On July 5, the Occupational Safety and Health Administration (OSHA) announced citations for violations at a Greencastle, Pennsylvania, Dollar General store the agency had cited a year earlier. OSHA is seeking new penalties totaling $136,741.
Responding to a complaint, the agency began an inspection at the store on December 28, 2021, and found conditions similar to those for which the company has received numerous citations at locations throughout the country. OSHA cited the store with two repeat violations for blocked and constricted exit routes—the same violations the agency cited in June 2021.
OSHA inspectors found the Greencastle store staged excessive amounts of merchandise in the store’s aisles and stockroom.
Since 2017, the agency has issued numerous repeat and willful citations at Dollar General locations nationwide. Inspectors have cited violations related to obstructed exit routes and blocked portable fire extinguishers and electrical panels. According to the agency, Dollar General Corp.’s director of risk management, Adam Zager, has signed settlement agreements on several occasions, promising to resolve similar violations at the company’s stores.
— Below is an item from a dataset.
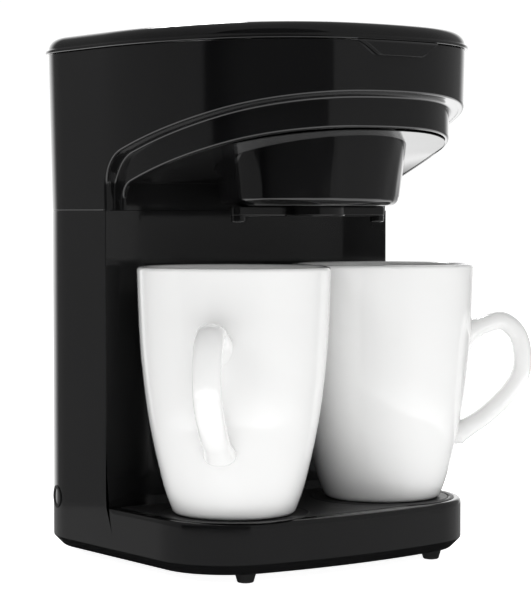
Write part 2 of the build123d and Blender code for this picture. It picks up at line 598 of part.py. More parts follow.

“Dollar General Corp. has a substantial history of the same violations and hazards found at its stores all over the country,” Kevin T. Chambers, OSHA’s Harrisburg, Pennsylvania, area director, said in an agency statement. “Their repeated failures to correct these violations must end before an emergency leads to a tragedy.”
Goodlettsville, Tennessee-based Dollar General Corp. operates more than 18,000 stores in 46 states, according to the agency.
OSHA seeks $400K penalty from Texas manufacturer
On July 1, OSHA announced it is seeking $400,902 in penalties for 1 willful and 25 serious violations after a temporary worker suffered serious injuries after being struck by a large mold at a Sulfur Springs, Texas, concrete polymer manufacturing company.
The agency learned that a similar injury had occurred at Armorock LLC’s facility in March 2021 on the same platform where employees fill molds with resin.
“Armorock LLC’s willingness to ignore hazards that previously caused a worker’s injury is difficult to understand,” Basil Singh, OSHA’s Dallas area director, said in an agency statement. “Employers are legally obligated to provide a safe workplace for all employees, including temporary workers.”
OSHA inspectors also determined that the employer’s poor housekeeping exposed workers to airborne concentrations of respirable crystalline silica, which put workers at increased risk of serious silica-related diseases, including silicosis, an incurable lung disease that can lead to disability and death; lung cancer; and chronic obstructive pulmonary or kidney disease.
In addition to the lack of machine guards and silica exposure, the company was cited for:
- Failing to provide proper machine guarding on a rotating table used to pour concrete into the molds,
- Exposing workers to slip and trip hazards in the production area,
- Failing to provide adequate energy control procedures or sufficient lockout/tagout devices,
- Failing to provide the correct respirators and not performing annual fit testing on employees,
- Not making eyewash stations available in some areas where they may be needed,
- Not implementing a process safety management program, and
- Using slings compromised with concrete buildup to lift large objects.
According to the agency, Armorock LLC has about 100 employees who manufacture concrete polymer manholes and other wastewater structures at its Sulphur Springs, Texas; Boulder City, Nevada; and Plant City, Florida, facilities.